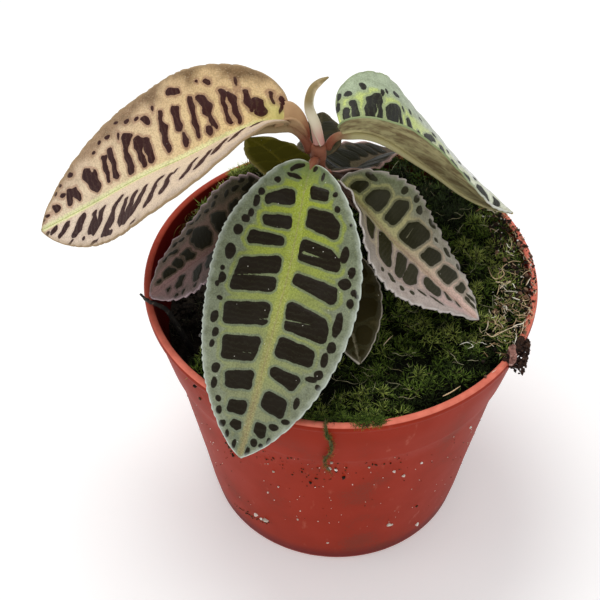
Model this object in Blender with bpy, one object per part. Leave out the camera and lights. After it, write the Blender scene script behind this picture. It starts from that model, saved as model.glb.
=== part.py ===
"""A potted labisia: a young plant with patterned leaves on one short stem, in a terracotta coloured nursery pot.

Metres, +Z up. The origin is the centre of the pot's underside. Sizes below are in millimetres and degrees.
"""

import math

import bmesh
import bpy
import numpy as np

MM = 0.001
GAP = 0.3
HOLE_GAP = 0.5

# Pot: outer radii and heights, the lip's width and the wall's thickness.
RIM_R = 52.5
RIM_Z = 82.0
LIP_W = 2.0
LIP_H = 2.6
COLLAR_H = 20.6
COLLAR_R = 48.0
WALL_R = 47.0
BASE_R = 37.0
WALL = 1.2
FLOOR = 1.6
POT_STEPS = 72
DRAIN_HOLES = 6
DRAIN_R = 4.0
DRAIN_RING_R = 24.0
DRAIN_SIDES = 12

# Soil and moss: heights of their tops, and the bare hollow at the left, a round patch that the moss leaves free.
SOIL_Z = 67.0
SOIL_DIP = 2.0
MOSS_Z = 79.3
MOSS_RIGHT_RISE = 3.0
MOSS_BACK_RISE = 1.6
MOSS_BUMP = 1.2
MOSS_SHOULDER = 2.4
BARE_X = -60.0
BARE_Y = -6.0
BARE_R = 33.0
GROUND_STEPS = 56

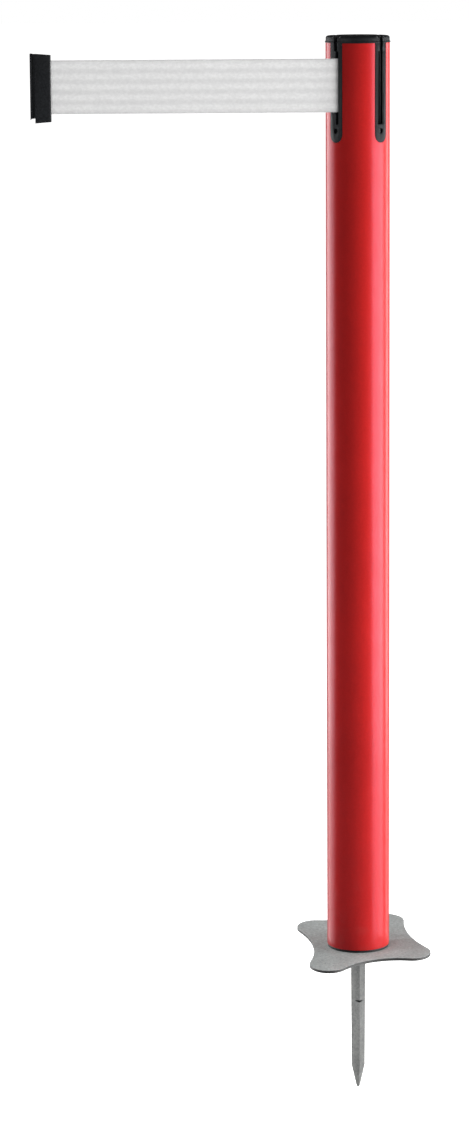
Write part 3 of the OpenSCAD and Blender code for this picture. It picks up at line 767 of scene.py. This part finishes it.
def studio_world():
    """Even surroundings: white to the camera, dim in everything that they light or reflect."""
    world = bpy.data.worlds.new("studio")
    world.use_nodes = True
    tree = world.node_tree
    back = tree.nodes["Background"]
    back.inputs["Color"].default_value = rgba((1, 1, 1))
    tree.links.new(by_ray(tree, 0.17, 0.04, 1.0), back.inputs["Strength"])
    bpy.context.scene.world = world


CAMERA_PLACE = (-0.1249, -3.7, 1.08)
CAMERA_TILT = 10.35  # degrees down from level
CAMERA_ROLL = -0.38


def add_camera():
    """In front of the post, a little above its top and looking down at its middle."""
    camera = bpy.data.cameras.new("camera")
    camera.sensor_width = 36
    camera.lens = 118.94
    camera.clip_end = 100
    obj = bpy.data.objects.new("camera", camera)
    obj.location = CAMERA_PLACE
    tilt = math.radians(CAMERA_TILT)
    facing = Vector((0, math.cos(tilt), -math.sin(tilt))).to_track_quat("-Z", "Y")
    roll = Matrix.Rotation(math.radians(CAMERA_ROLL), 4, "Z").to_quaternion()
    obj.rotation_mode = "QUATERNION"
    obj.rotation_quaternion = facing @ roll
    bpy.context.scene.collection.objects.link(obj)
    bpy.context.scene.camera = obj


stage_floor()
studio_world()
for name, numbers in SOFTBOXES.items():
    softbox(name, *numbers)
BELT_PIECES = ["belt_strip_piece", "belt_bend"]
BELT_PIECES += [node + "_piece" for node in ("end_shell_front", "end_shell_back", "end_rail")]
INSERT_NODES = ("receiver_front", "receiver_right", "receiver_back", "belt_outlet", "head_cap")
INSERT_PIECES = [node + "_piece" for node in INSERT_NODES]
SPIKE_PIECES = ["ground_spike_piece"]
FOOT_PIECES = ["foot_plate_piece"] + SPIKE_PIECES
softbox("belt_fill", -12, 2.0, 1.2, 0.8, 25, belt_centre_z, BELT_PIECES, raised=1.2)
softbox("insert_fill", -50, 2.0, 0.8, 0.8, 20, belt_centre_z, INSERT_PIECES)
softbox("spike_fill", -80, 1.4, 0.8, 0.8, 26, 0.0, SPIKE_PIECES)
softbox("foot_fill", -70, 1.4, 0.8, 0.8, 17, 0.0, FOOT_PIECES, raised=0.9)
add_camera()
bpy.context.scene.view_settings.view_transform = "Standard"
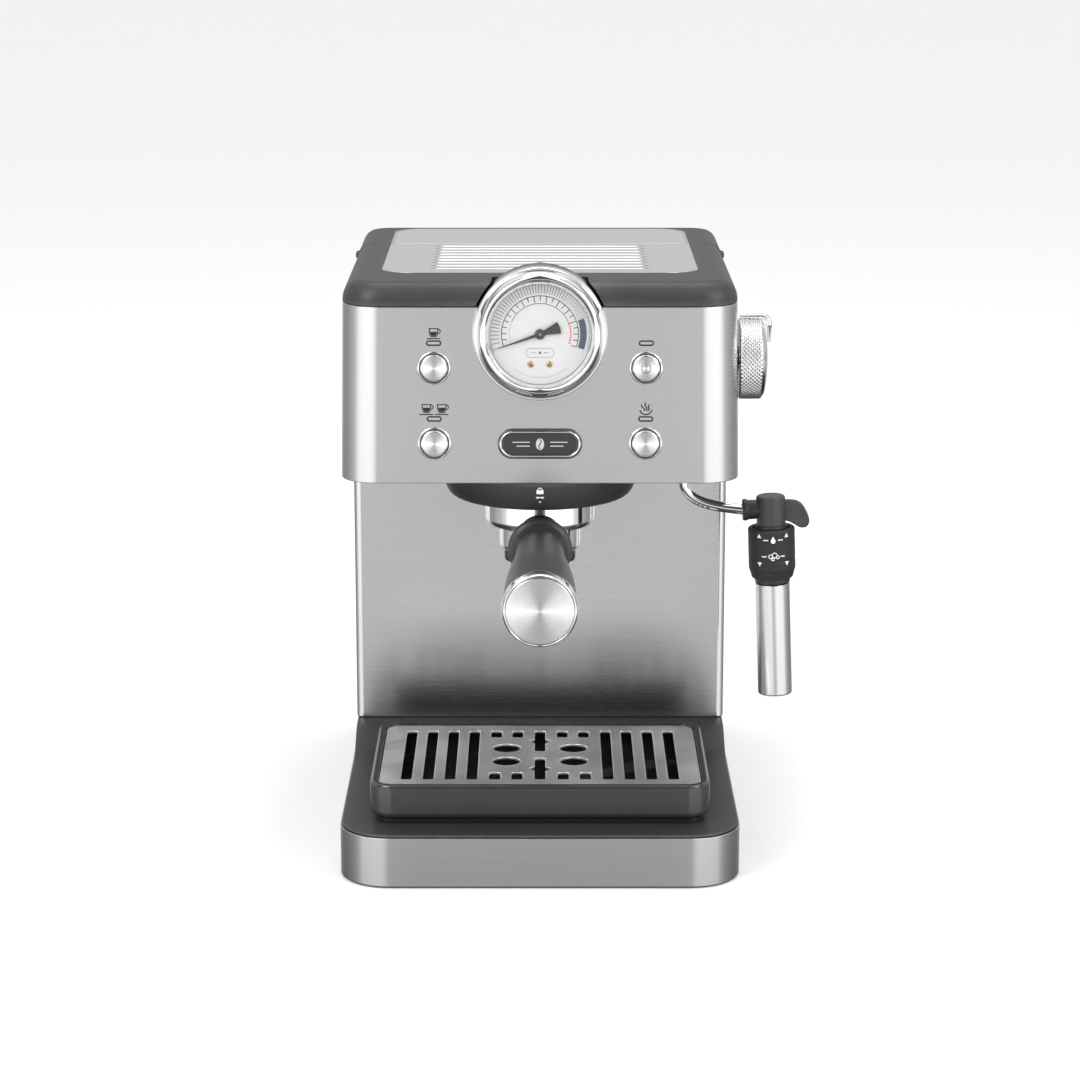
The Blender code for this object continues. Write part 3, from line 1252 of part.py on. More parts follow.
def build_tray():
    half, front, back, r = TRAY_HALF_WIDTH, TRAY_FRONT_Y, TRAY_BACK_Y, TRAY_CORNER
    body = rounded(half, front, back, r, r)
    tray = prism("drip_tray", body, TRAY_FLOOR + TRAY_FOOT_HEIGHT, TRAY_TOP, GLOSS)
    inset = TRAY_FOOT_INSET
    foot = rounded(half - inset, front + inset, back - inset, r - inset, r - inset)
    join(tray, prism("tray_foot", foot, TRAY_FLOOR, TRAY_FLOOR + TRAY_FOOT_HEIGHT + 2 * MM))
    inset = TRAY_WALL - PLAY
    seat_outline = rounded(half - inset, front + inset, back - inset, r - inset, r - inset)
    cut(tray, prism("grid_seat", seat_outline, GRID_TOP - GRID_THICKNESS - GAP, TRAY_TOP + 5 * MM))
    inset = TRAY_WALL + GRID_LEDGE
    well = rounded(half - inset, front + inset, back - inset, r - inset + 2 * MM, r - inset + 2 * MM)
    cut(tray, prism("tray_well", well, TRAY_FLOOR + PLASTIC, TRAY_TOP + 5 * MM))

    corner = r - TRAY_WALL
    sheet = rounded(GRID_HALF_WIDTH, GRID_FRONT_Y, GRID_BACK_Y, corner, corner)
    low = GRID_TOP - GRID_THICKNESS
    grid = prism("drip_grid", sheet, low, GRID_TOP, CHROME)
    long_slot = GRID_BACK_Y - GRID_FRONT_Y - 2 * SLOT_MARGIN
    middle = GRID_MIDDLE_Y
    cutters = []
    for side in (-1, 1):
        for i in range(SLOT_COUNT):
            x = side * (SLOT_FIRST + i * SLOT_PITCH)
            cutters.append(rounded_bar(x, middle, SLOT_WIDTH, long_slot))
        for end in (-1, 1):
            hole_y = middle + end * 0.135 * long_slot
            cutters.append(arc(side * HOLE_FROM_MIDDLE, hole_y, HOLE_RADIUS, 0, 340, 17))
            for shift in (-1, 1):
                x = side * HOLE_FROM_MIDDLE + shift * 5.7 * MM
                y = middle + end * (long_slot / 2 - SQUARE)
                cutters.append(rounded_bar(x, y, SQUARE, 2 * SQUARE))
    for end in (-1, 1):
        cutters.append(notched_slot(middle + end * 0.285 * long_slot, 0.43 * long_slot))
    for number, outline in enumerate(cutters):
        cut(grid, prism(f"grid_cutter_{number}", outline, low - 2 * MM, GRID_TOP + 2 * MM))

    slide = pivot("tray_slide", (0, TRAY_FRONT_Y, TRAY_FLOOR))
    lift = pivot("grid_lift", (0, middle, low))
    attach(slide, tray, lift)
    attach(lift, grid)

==

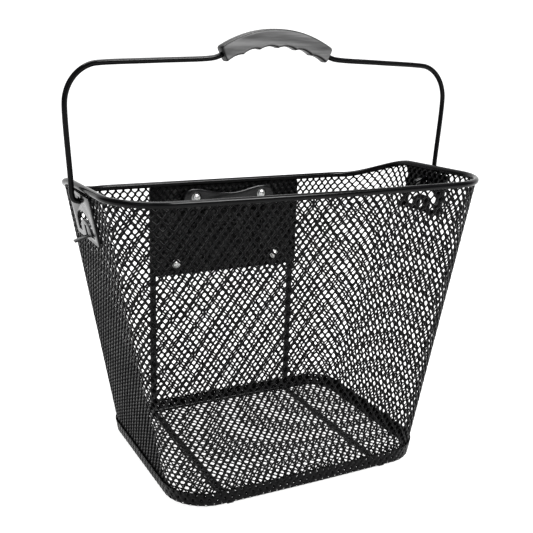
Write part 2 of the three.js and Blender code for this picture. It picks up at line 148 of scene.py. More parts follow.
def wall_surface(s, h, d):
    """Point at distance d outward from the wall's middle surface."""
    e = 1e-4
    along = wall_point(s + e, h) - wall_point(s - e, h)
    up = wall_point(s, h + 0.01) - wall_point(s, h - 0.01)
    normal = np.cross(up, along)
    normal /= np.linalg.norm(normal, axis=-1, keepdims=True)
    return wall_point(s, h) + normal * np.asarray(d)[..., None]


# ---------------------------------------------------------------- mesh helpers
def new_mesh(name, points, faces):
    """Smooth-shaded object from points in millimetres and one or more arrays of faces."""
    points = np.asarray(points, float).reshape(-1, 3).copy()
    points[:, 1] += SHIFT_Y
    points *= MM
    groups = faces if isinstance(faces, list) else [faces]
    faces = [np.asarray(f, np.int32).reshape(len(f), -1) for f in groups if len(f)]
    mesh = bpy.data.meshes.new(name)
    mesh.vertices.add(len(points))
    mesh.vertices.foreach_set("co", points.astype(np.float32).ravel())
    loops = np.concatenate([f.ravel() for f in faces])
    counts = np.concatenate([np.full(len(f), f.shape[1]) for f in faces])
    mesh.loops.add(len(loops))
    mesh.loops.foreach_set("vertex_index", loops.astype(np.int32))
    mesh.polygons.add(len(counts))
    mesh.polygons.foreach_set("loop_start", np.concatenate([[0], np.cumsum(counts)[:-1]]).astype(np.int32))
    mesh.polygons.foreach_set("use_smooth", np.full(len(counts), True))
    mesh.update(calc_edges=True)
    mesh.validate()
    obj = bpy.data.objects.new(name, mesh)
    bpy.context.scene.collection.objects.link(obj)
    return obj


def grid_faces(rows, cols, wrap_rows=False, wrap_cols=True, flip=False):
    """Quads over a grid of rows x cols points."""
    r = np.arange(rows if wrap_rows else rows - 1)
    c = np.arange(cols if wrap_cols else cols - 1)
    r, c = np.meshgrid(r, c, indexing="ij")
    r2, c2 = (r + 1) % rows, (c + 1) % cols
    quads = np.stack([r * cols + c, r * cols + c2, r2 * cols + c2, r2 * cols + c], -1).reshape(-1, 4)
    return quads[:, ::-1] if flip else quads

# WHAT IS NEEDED
In the data above, find the line that contains "Model this object" and the line that contains "HOLE_GAP = 0.5". Repeat exactly those lines and every line between them, and only those.

# EXPECTED ANSWER
Model this object in Blender with bpy, one object per part. Leave out the camera and lights. After it, write the Blender scene script behind this picture. It starts from that model, saved as model.glb.
=== part.py ===
"""A potted labisia: a young plant with patterned leaves on one short stem, in a terracotta coloured nursery pot.

Metres, +Z up. The origin is the centre of the pot's underside. Sizes below are in millimetres and degrees.
"""

import math

import bmesh
import bpy
import numpy as np

MM = 0.001
GAP = 0.3
HOLE_GAP = 0.5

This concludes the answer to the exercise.